John Weisman, president of Chicago-based ESP Corp., hopes to cash in on what he calls the ″world’s first computer sport.″ The game, called Battletech Center, is a mix of Disney-like environmental fantasy and flight simulator technology, he said.

Players sit in four cockpits, and must act as a team in a strategic video game simulating ground or air battles.

″The desire to be Tom Cruise in Top Gun or Luke Skywalker in Star Wars, to not have to live that experience vicariously, I think that’s a very common fantasy,″ Weisman said. ″I wanted to create something that kids think about and use some strategy instead of just their trigger finger.″

It took him eight years to develop the game, and he is negotiating for lease space to open a Battletech Center in Chicago by the end of the year. Players would pay $6 for a half-hour game.

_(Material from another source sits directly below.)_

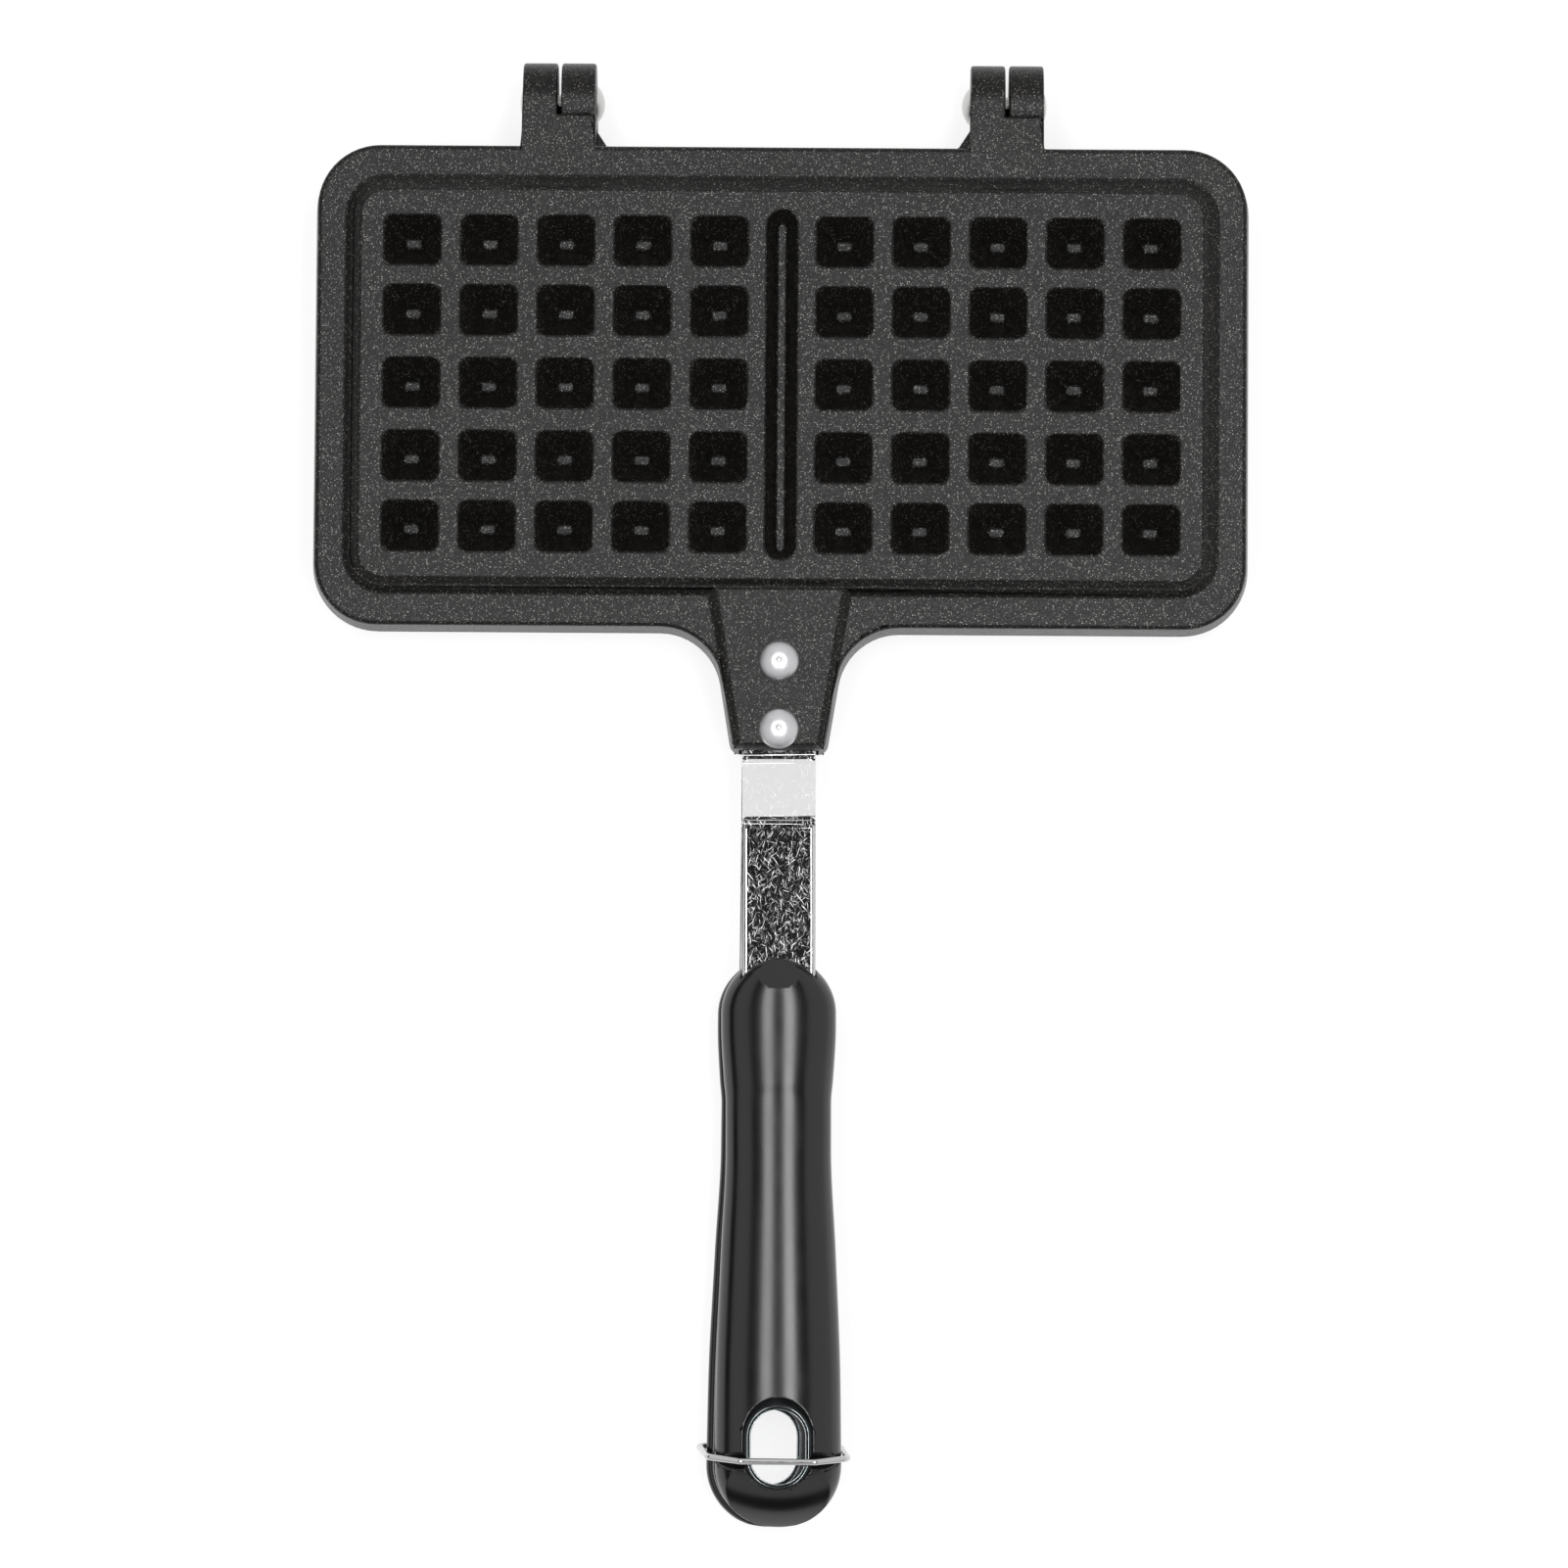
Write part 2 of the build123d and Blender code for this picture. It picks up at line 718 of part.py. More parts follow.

″It got us hooked in two minutes,″ said Brian Bayley as he stepped out of the cockpit along with colleague Gary Bleckert. The two show attendees from a St. Louis company, Gusdorf Corp., predicted the game would ″definitely catch on.″

Only retailers, buyers, manufacturers and media representatives are allowed in the annual show at McCormick Place.

Among the new items offered by video game giants Nintendo and Atari are hand-held games that, unlike their predecessors, have more advanced television-like screens. Nintendo’s Game Boy, which has liquid crystal display, will retail for Christmas at $89.95. The Atari Advantage, which has a color screen, will sell for $140.

Nintendo is also offering new for 1989 a Soviet-developed game called Tetris, which asks a player to build a horizontal line with a series of uneven lines and shapes.

The company is spending about $4 million to market the game to an older crowd, ″from 2 to 92,″ said Bill White, Nintendo advertising manager.